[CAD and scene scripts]
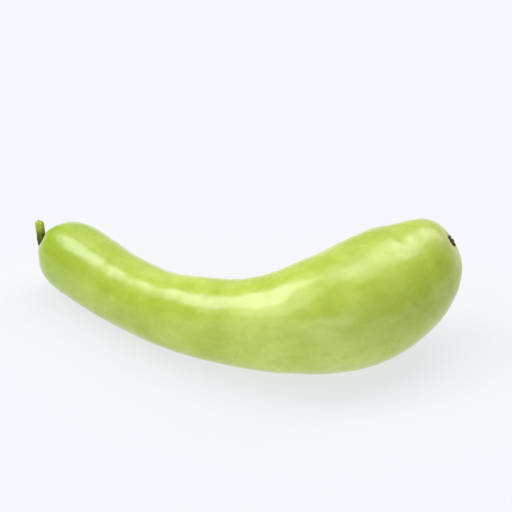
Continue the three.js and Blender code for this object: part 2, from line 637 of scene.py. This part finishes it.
@dataclass(frozen=True)
class StalkFinish:
    """The green stalk: yellow-green tip, partly painted light; dark foot, partly painted shade; ribbed,
    small dry end.
    """

    green: Colour = (0.115, 0.165, 0.009)
    # Partly the tip's own yellow-green, partly painted light on the lit tip and the ribs.
    bright: Colour = (0.570, 0.680, 0.095)
    # Partly the foot's own olive, partly painted shade at the foot and in the furrows.
    dark: Colour = (0.058, 0.080, 0.005)
    cork: Colour = (0.200, 0.165, 0.050)
    dry: Colour = (0.250, 0.250, 0.090)
    roughness: float = 0.58
    gloss: float = 0.25
    glow: float = 0.05
    glow_scale: float = 1.0 * MM
    fibre_size: float = 0.9 * MM
    fibre_height: float = 0.20 * MM
    blotch_size: float = 3.2 * MM
    blotch_height: float = 0.25 * MM
    ring_size: float = 0.5 * MM

    def material(self) -> bpy.types.Material:
        """Builds the stalk's nodes.

        Returns:
            The finished material.
        """
        s = Shader.for_material("stalk")
        straight = s.mark("straight").outputs["Vector"]
        up_stalk = s.number("share")
        rib = s.number("rib")
        cut = s.number("cut")
        fibres = s.noise(s.stretched(straight, (1.0, 1.0, 0.10)), self.fibre_size, 4.0, 0.65)
        blotches = s.noise(straight, self.blotch_size, 4.0, 0.6)
        # Painted shade at the foot, where it meets the fruit, and painted light towards the tip, over the
        # stalk's greens.
        skin = s.blend(self.dark, self.green, up_stalk.rising(0.25, 0.60))
        skin = s.blend(skin, self.bright, up_stalk.rising(0.52, 0.84) * (0.70 + 0.30 * blotches))
        # Painted highlight on the ribs and painted shade in the furrows.
        skin = s.blend(skin, self.bright, rib * fibres.rising(0.35, 0.75) * up_stalk * 0.40)
        skin = s.blend(skin, self.dark, (1 - rib) * fibres.rising(0.65, 0.30) * 0.45)
        corky = blotches.rising(0.54, 0.70) * (up_stalk.rising(0.50, 0.05) * 0.60 + 0.10)
        skin = s.blend(skin, self.cork, corky)
        rings = s.noise(straight, self.ring_size, 3.0, 0.6)
        skin = s.blend(skin, self.dry, cut * (0.40 + 0.60 * rings))
        skin = s.blend(skin, self.cork, cut * rings.rising(0.55, 0.70) * 0.8)
        blotched = s.bump(blotches, self.blotch_height)
        normal = s.bump(fibres, self.fibre_height, under=blotched)
        return s.surface(
            {
                "Base Color": skin,
                "Roughness": self.roughness + corky * 0.3,
                "Specular IOR Level": self.gloss,
                "Normal": normal,
                "Subsurface Weight": self.glow,
                "Subsurface Scale": self.glow_scale,
            }
        )


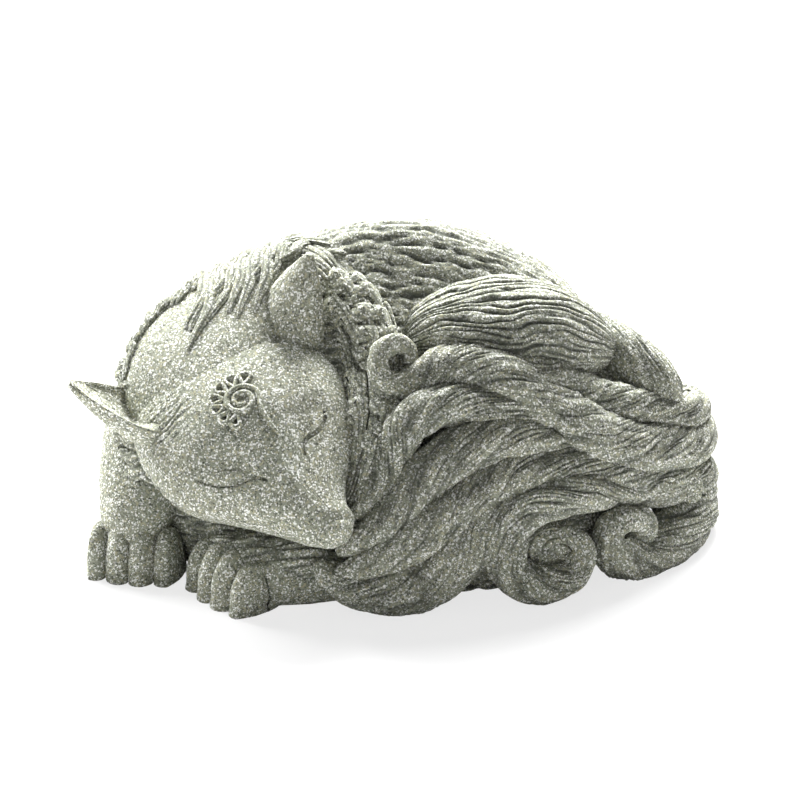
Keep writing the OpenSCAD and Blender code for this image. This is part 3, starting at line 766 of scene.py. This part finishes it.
def core(middle, radius, deep, seed):
    """The stone inside a curl, with strands that turn in to its middle."""
    t = np.linspace(0.02, 0.98, 50)
    wide = radius * np.sqrt(np.maximum(1 - t ** 2.6, 0.003))
    path = np.column_stack([middle[0] + 0 * t, middle[1] + 9 - (deep + 9) * t, middle[2] + 0 * t])
    path = np.column_stack([place(path), wide, wide])
    angles = np.linspace(0, 2 * math.pi, 150, endpoint=False)
    grid = loft(path, angles, place(middle) - np.array([0, 0, 40.0]))
    grain = Grain(seed)
    around = (angles[None, :] - 3.2 * t[:, None]) * radius * 0.6
    away = t[:, None] * radius + 0 * around
    depth = 1.5 * combed(grain, around, away, 2.6, 14) + grit(grain, grid, 0.1)
    # The pit in the curl's middle takes the full painted shade and grime of a groove in the stone colour
    pit = 2.5 * fade(t[:, None], 0.86, 0.98) + 0 * around
    return carve(grid, (depth + pit) * np.minimum(1, wide / radius * 1.6)[:, None], 2.2)


class FOX_OT_tails(FoxOperator, bpy.types.Operator):
    """Tail root and the nine curled tails, each a twisted bundle of strands"""
    bl_idname = "fox.tails"
    bl_label = "Tails"

    def execute(self, context):
        for number, node in enumerate(TAILS):
            cores = [core(*row, 50 + number) for row in CORES.get(node, ())]
            cover(node, tail_skin(node, Grain(40 + number)), *cores)
        return {"FINISHED"}


# Shares of its length at which a lock has its rings
LOCK_STEPS = np.linspace(0, 1, 22)
# Border of the smooth crown: [place along the ruff, share and angle of the face]
CROWN_EDGE = [[28, 0.18, 160], [45, 0.18, 150], [58, 0.18, 142], [70, 0.19, 132], [82, 0.21, 118],
              [95, 0.23, 104], [108, 0.22, 90], [120, 0.2, 76], [132, 0.17, 63], [142, 0.14, 54]]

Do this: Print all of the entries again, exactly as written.

In response:
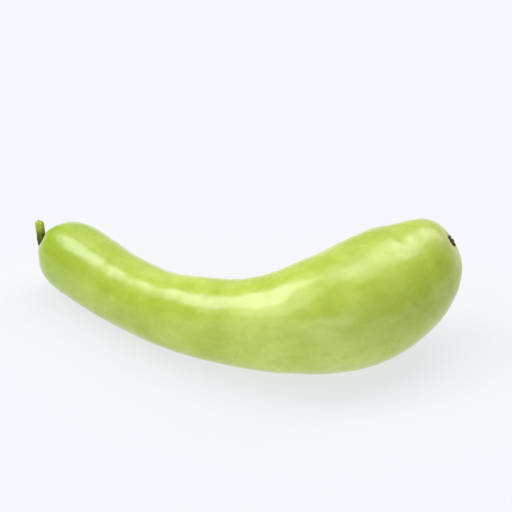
Continue the three.js and Blender code for this object: part 2, from line 637 of scene.py. This part finishes it.
@dataclass(frozen=True)
class StalkFinish:
    """The green stalk: yellow-green tip, partly painted light; dark foot, partly painted shade; ribbed,
    small dry end.
    """

    green: Colour = (0.115, 0.165, 0.009)
    # Partly the tip's own yellow-green, partly painted light on the lit tip and the ribs.
    bright: Colour = (0.570, 0.680, 0.095)
    # Partly the foot's own olive, partly painted shade at the foot and in the furrows.
    dark: Colour = (0.058, 0.080, 0.005)
    cork: Colour = (0.200, 0.165, 0.050)
    dry: Colour = (0.250, 0.250, 0.090)
    roughness: float = 0.58
    gloss: float = 0.25
    glow: float = 0.05
    glow_scale: float = 1.0 * MM
    fibre_size: float = 0.9 * MM
    fibre_height: float = 0.20 * MM
    blotch_size: float = 3.2 * MM
    blotch_height: float = 0.25 * MM
    ring_size: float = 0.5 * MM

    def material(self) -> bpy.types.Material:
        """Builds the stalk's nodes.

        Returns:
            The finished material.
        """
        s = Shader.for_material("stalk")
        straight = s.mark("straight").outputs["Vector"]
        up_stalk = s.number("share")
        rib = s.number("rib")
        cut = s.number("cut")
        fibres = s.noise(s.stretched(straight, (1.0, 1.0, 0.10)), self.fibre_size, 4.0, 0.65)
        blotches = s.noise(straight, self.blotch_size, 4.0, 0.6)
        # Painted shade at the foot, where it meets the fruit, and painted light towards the tip, over the
        # stalk's greens.
        skin = s.blend(self.dark, self.green, up_stalk.rising(0.25, 0.60))
        skin = s.blend(skin, self.bright, up_stalk.rising(0.52, 0.84) * (0.70 + 0.30 * blotches))
        # Painted highlight on the ribs and painted shade in the furrows.
        skin = s.blend(skin, self.bright, rib * fibres.rising(0.35, 0.75) * up_stalk * 0.40)
        skin = s.blend(skin, self.dark, (1 - rib) * fibres.rising(0.65, 0.30) * 0.45)
        corky = blotches.rising(0.54, 0.70) * (up_stalk.rising(0.50, 0.05) * 0.60 + 0.10)
        skin = s.blend(skin, self.cork, corky)
        rings = s.noise(straight, self.ring_size, 3.0, 0.6)
        skin = s.blend(skin, self.dry, cut * (0.40 + 0.60 * rings))
        skin = s.blend(skin, self.cork, cut * rings.rising(0.55, 0.70) * 0.8)
        blotched = s.bump(blotches, self.blotch_height)
        normal = s.bump(fibres, self.fibre_height, under=blotched)
        return s.surface(
            {
                "Base Color": skin,
                "Roughness": self.roughness + corky * 0.3,
                "Specular IOR Level": self.gloss,
                "Normal": normal,
                "Subsurface Weight": self.glow,
                "Subsurface Scale": self.glow_scale,
            }
        )


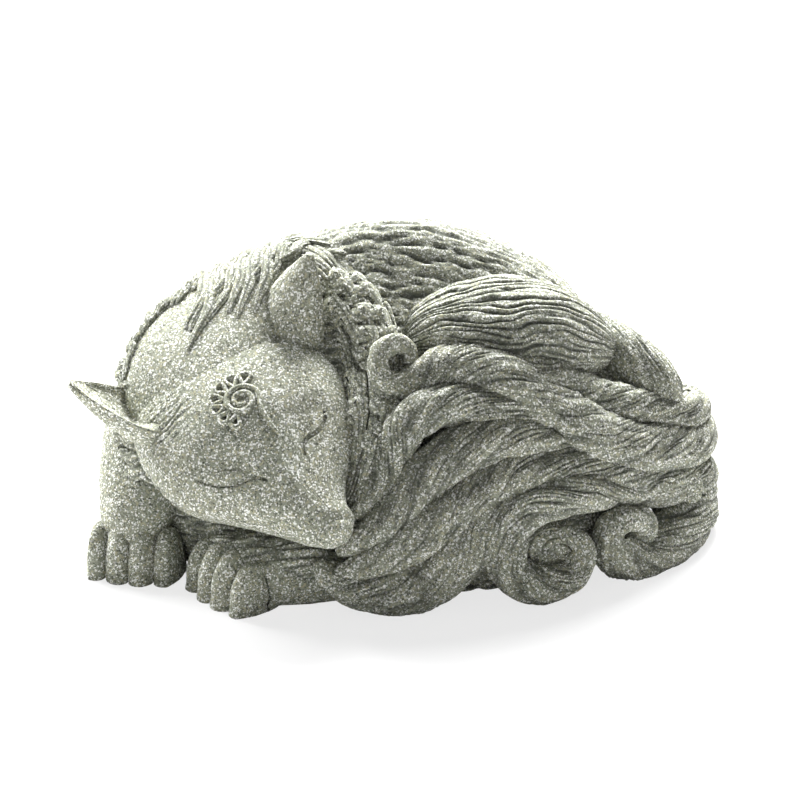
Keep writing the OpenSCAD and Blender code for this image. This is part 3, starting at line 766 of scene.py. This part finishes it.
def core(middle, radius, deep, seed):
    """The stone inside a curl, with strands that turn in to its middle."""
    t = np.linspace(0.02, 0.98, 50)
    wide = radius * np.sqrt(np.maximum(1 - t ** 2.6, 0.003))
    path = np.column_stack([middle[0] + 0 * t, middle[1] + 9 - (deep + 9) * t, middle[2] + 0 * t])
    path = np.column_stack([place(path), wide, wide])
    angles = np.linspace(0, 2 * math.pi, 150, endpoint=False)
    grid = loft(path, angles, place(middle) - np.array([0, 0, 40.0]))
    grain = Grain(seed)
    around = (angles[None, :] - 3.2 * t[:, None]) * radius * 0.6
    away = t[:, None] * radius + 0 * around
    depth = 1.5 * combed(grain, around, away, 2.6, 14) + grit(grain, grid, 0.1)
    # The pit in the curl's middle takes the full painted shade and grime of a groove in the stone colour
    pit = 2.5 * fade(t[:, None], 0.86, 0.98) + 0 * around
    return carve(grid, (depth + pit) * np.minimum(1, wide / radius * 1.6)[:, None], 2.2)


class FOX_OT_tails(FoxOperator, bpy.types.Operator):
    """Tail root and the nine curled tails, each a twisted bundle of strands"""
    bl_idname = "fox.tails"
    bl_label = "Tails"

    def execute(self, context):
        for number, node in enumerate(TAILS):
            cores = [core(*row, 50 + number) for row in CORES.get(node, ())]
            cover(node, tail_skin(node, Grain(40 + number)), *cores)
        return {"FINISHED"}


# Shares of its length at which a lock has its rings
LOCK_STEPS = np.linspace(0, 1, 22)
# Border of the smooth crown: [place along the ruff, share and angle of the face]
CROWN_EDGE = [[28, 0.18, 160], [45, 0.18, 150], [58, 0.18, 142], [70, 0.19, 132], [82, 0.21, 118],
              [95, 0.23, 104], [108, 0.22, 90], [120, 0.2, 76], [132, 0.17, 63], [142, 0.14, 54]]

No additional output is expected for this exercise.